Baan Thong Boran Restaurant
Our tour guide Tippie was extremely excited to take us to this restaurant. I was too, given that Thai is one of my favorite cuisines in the world, and to treat ourselves to it in a floating market is another first time for me. The place has a very relaxing ambiance. At the time of our visit, Khun Sun & Son band was playing great music from the 60’s, 70’s and 80’s. We dug in to plate after plate of sunflower sprouts with Thai River shrimps, tom yum (hallelujah), sticky rice with mango and other deliciously-made dishes.
King Rama II Memorial Park
A park built in 1979 for King Rama II, honored by UNESCO in 1968 as World Heritage Person for his achievements as an artist, poet, sculptor, and leader. You see, Samut Songkhram was his hometown. The park consists of five magnificent Thai-style wooden houses and a museum. The traditional Thai way of living in the early days are depicted inside the houses. They contain old furniture and wax figures that paint a good picture of how people lived their lives in the old days. You could even see the bed that King Rama II used, together with other antiquities.
Taking photos inside the houses is prohibited. The memorial park also collects an entrance fee: 30 Baht for Adults (locals and foreigners) and 10 Baht for children. It is open from 8:30AM to 5:00PM, Monday to Friday and from 8:30AM to 5:30PM, Saturday, Sunday and public holidays.

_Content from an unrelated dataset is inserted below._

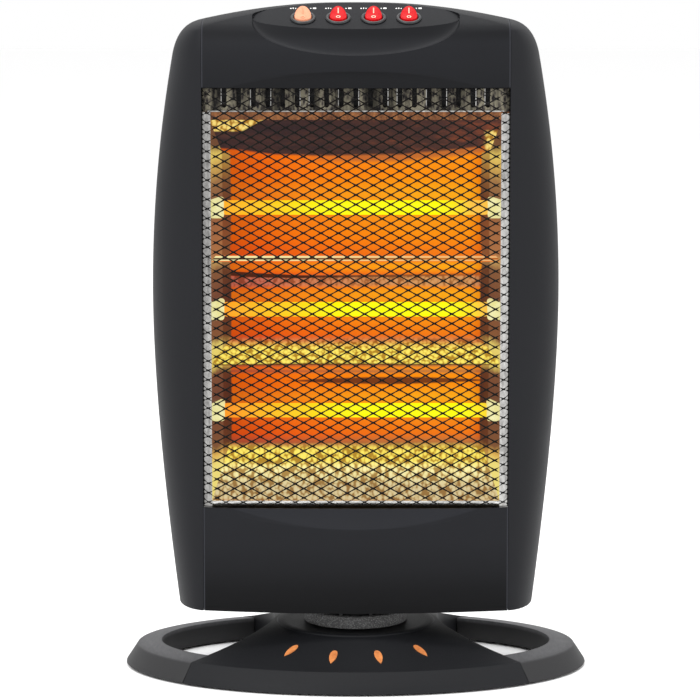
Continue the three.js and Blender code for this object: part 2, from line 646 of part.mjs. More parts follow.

Baan Don Kai Dee Benjarong Porcelain Village
This Thai-style porcelain village is known as Benjarong or “five colours gemstones.” The village was established in the 1980s after a nearby big porcelain factory closed down. Many of the workers went jobless, but it wasn’t for long, thanks to founder Urai Taeng-Eim. She gathered and worked with some talented artists and established their own porcelain industry.
The factory gained steady growth as more and more tourists came over to see the traditional way of porcelain creation, which they retained. The artists now receives steady orders from businesses and exporters.
I tried to see how much it costs and knew instantly I could not afford it. A tea set is at around 20,000 baht, and a dining set 200,000 Baht. Each piece showcases the artistry of its makers and the culture of the place, so you could say it’s worth it.
Where to stay: Thanicha Healthy Resort is located at Amphawa floating market riverbank. They serve free breakfast buffet and it is near the famous Baan Thong Boran Restaurant.